Copy the data word for word, keeping every line.

******

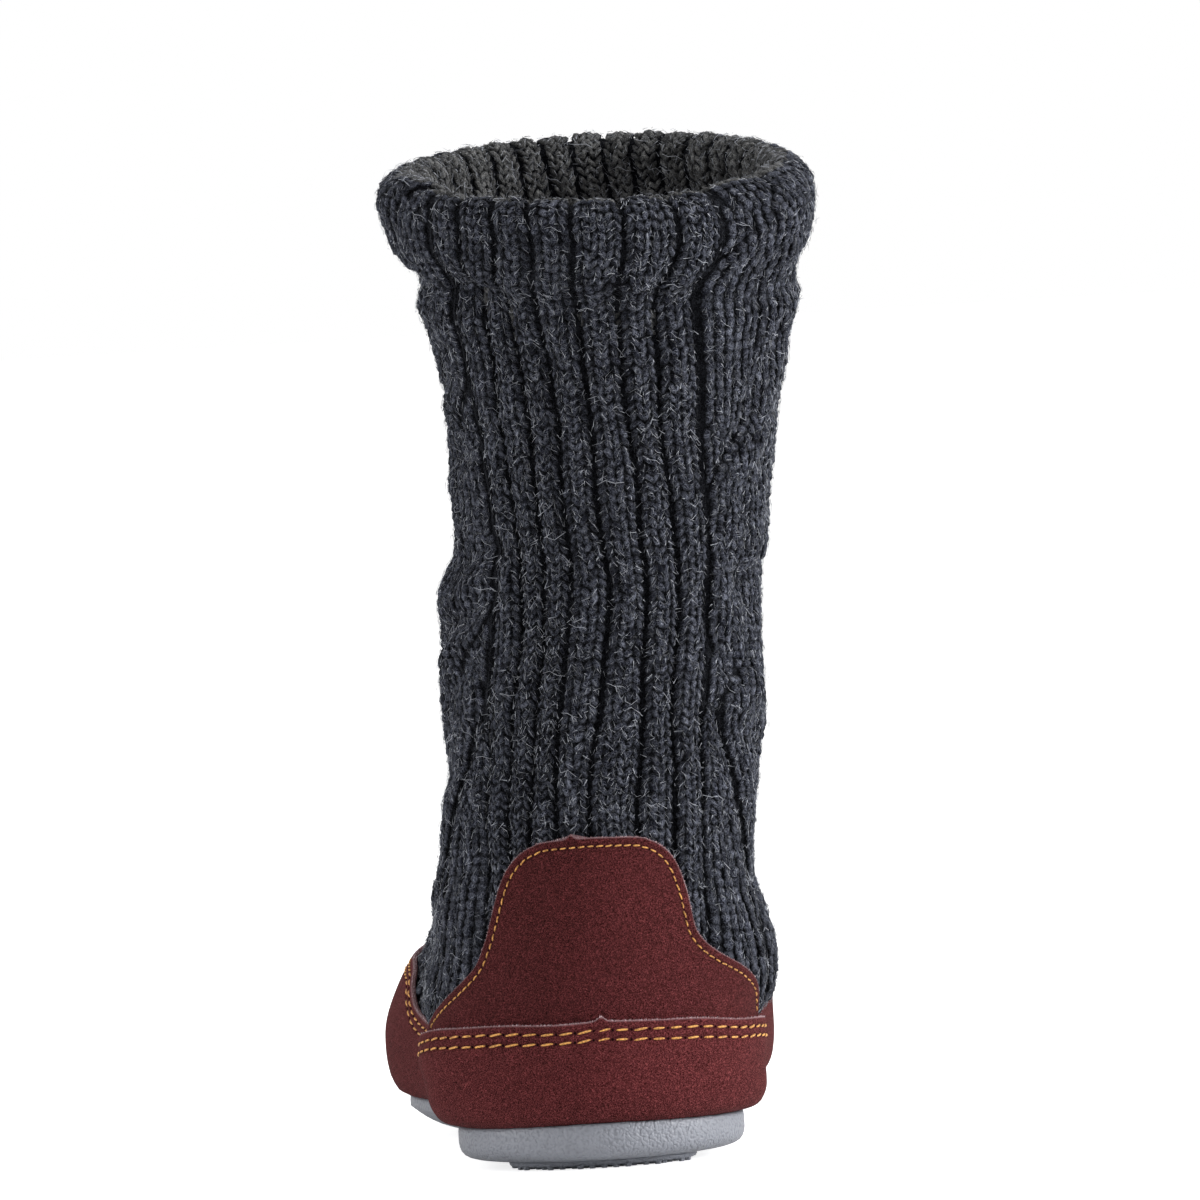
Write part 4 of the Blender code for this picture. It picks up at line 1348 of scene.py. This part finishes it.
def stitchTree():
    # evenly spaced stitches along every line, each a thin arched thread whose ends go down
    sizes = {"Pitch": 0.0045, "Length": 0.0036, "Radius": 0.00035, "Arch": 0.5, "Slant": 0.0}
    tree, given = geometryTree("threadStitches", sizes)
    line = nodeIn(tree, "GeometryNodeMeshToCurve", {"Mesh": given["Geometry"]})
    spaced = nodeIn(tree, "GeometryNodeResampleCurve", {"Curve": line.outputs[0], "Length": given["Pitch"]},
                    mode="LENGTH")
    thread, at = ballIn(tree, 6, 8)
    # an even thread with blunt ends: the round section stays wide until near the poles
    toPole = mathIn(tree, "ABSOLUTE", at["Z"])
    sink = mathIn(tree, "MULTIPLY", mathIn(tree, "POWER", toPole, 2.2), given["Arch"])
    level = mathIn(tree, "MAXIMUM", mathIn(tree, "SUBTRACT", 1.0, mathIn(tree, "POWER", at["Z"], 2.0)), 0.02)
    gain = mathIn(tree, "DIVIDE", 1.0, mathIn(tree, "POWER", mathIn(tree, "SQRT", level), 0.55))
    tall = mathIn(tree, "SUBTRACT", mathIn(tree, "MULTIPLY", at["Y"], gain), sink)
    shape = joinIn(tree, mathIn(tree, "MULTIPLY", at["X"], gain), at["Z"], tall)
    vary = randomIn(tree, -1.0, 1.0, given["Seed"])
    wobble = joinIn(tree, z=mathIn(tree, "MULTIPLY_ADD", vary, 0.08, given["Slant"]))
    tangent = nodeIn(tree, "GeometryNodeInputTangent").outputs[0]
    half = mathIn(tree, "MULTIPLY", given["Length"], mathIn(tree, "MULTIPLY_ADD", vary, 0.06, 0.5))
    size = joinIn(tree, given["Radius"], half, given["Radius"])
    rotation = turnIn(tree, standingIn(tree, tangent), wobble)
    return layIn(tree, given, spaced.outputs[0], bentIn(tree, thread, shape), rotation, size)


threads = stitchTree()


def holeShadeMaterial():
    material, _, shader, _ = startMaterial("needleHoleShade", 0.95, specular=0.05)
    # near black: painted shade inside a needle hole
    shader.inputs["Base Color"].default_value = (0.006, 0.002, 0.002, 1)
    return material


needleHoleShade = holeShadeMaterial()


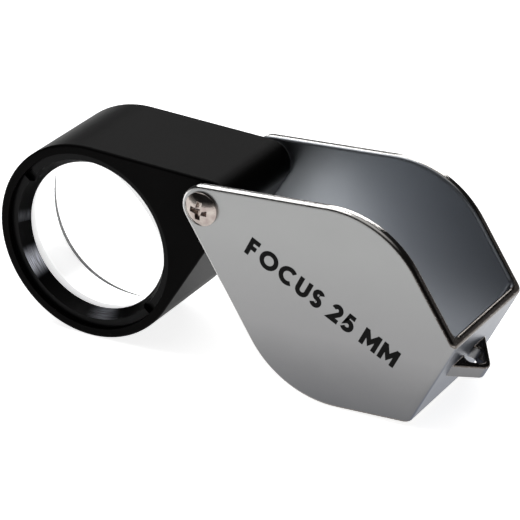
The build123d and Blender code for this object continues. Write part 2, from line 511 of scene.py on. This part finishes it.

******

» Solution below
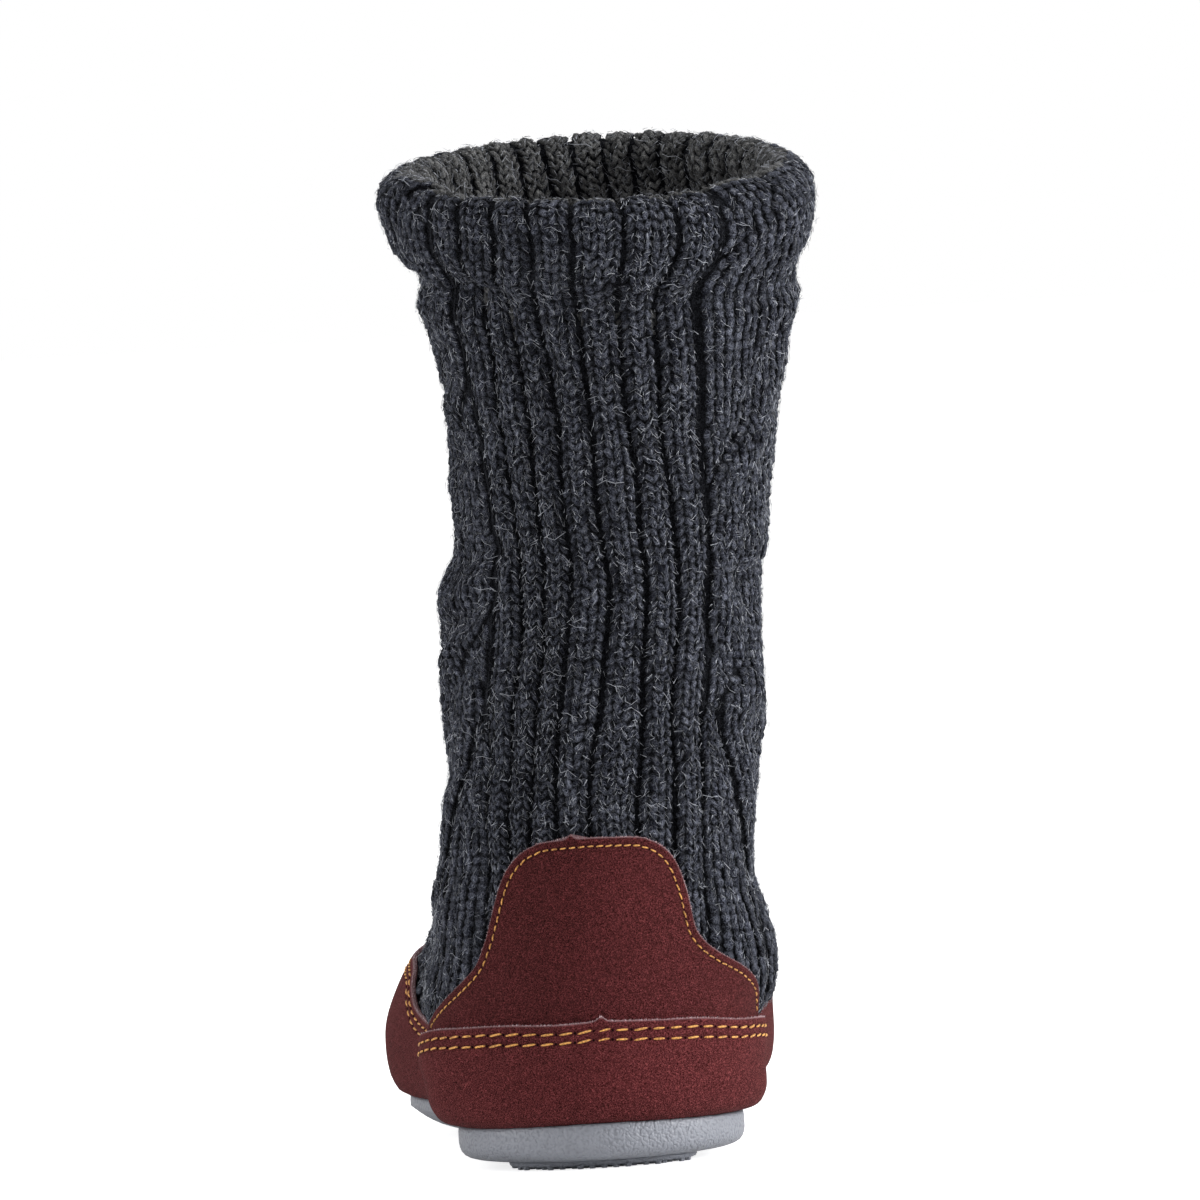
Write part 4 of the Blender code for this picture. It picks up at line 1348 of scene.py. This part finishes it.
def stitchTree():
    # evenly spaced stitches along every line, each a thin arched thread whose ends go down
    sizes = {"Pitch": 0.0045, "Length": 0.0036, "Radius": 0.00035, "Arch": 0.5, "Slant": 0.0}
    tree, given = geometryTree("threadStitches", sizes)
    line = nodeIn(tree, "GeometryNodeMeshToCurve", {"Mesh": given["Geometry"]})
    spaced = nodeIn(tree, "GeometryNodeResampleCurve", {"Curve": line.outputs[0], "Length": given["Pitch"]},
                    mode="LENGTH")
    thread, at = ballIn(tree, 6, 8)
    # an even thread with blunt ends: the round section stays wide until near the poles
    toPole = mathIn(tree, "ABSOLUTE", at["Z"])
    sink = mathIn(tree, "MULTIPLY", mathIn(tree, "POWER", toPole, 2.2), given["Arch"])
    level = mathIn(tree, "MAXIMUM", mathIn(tree, "SUBTRACT", 1.0, mathIn(tree, "POWER", at["Z"], 2.0)), 0.02)
    gain = mathIn(tree, "DIVIDE", 1.0, mathIn(tree, "POWER", mathIn(tree, "SQRT", level), 0.55))
    tall = mathIn(tree, "SUBTRACT", mathIn(tree, "MULTIPLY", at["Y"], gain), sink)
    shape = joinIn(tree, mathIn(tree, "MULTIPLY", at["X"], gain), at["Z"], tall)
    vary = randomIn(tree, -1.0, 1.0, given["Seed"])
    wobble = joinIn(tree, z=mathIn(tree, "MULTIPLY_ADD", vary, 0.08, given["Slant"]))
    tangent = nodeIn(tree, "GeometryNodeInputTangent").outputs[0]
    half = mathIn(tree, "MULTIPLY", given["Length"], mathIn(tree, "MULTIPLY_ADD", vary, 0.06, 0.5))
    size = joinIn(tree, given["Radius"], half, given["Radius"])
    rotation = turnIn(tree, standingIn(tree, tangent), wobble)
    return layIn(tree, given, spaced.outputs[0], bentIn(tree, thread, shape), rotation, size)


threads = stitchTree()


def holeShadeMaterial():
    material, _, shader, _ = startMaterial("needleHoleShade", 0.95, specular=0.05)
    # near black: painted shade inside a needle hole
    shader.inputs["Base Color"].default_value = (0.006, 0.002, 0.002, 1)
    return material


needleHoleShade = holeShadeMaterial()


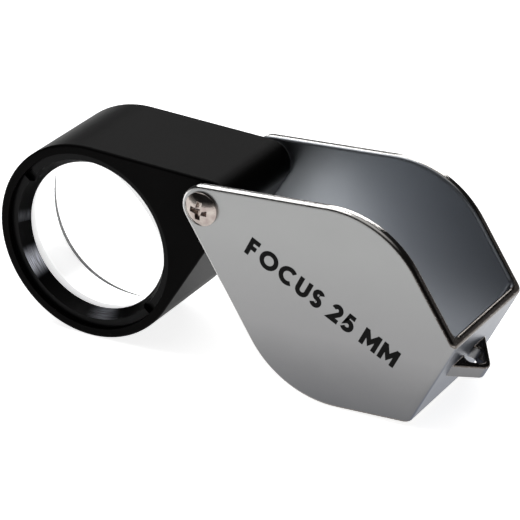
The build123d and Blender code for this object continues. Write part 2, from line 511 of scene.py on. This part finishes it.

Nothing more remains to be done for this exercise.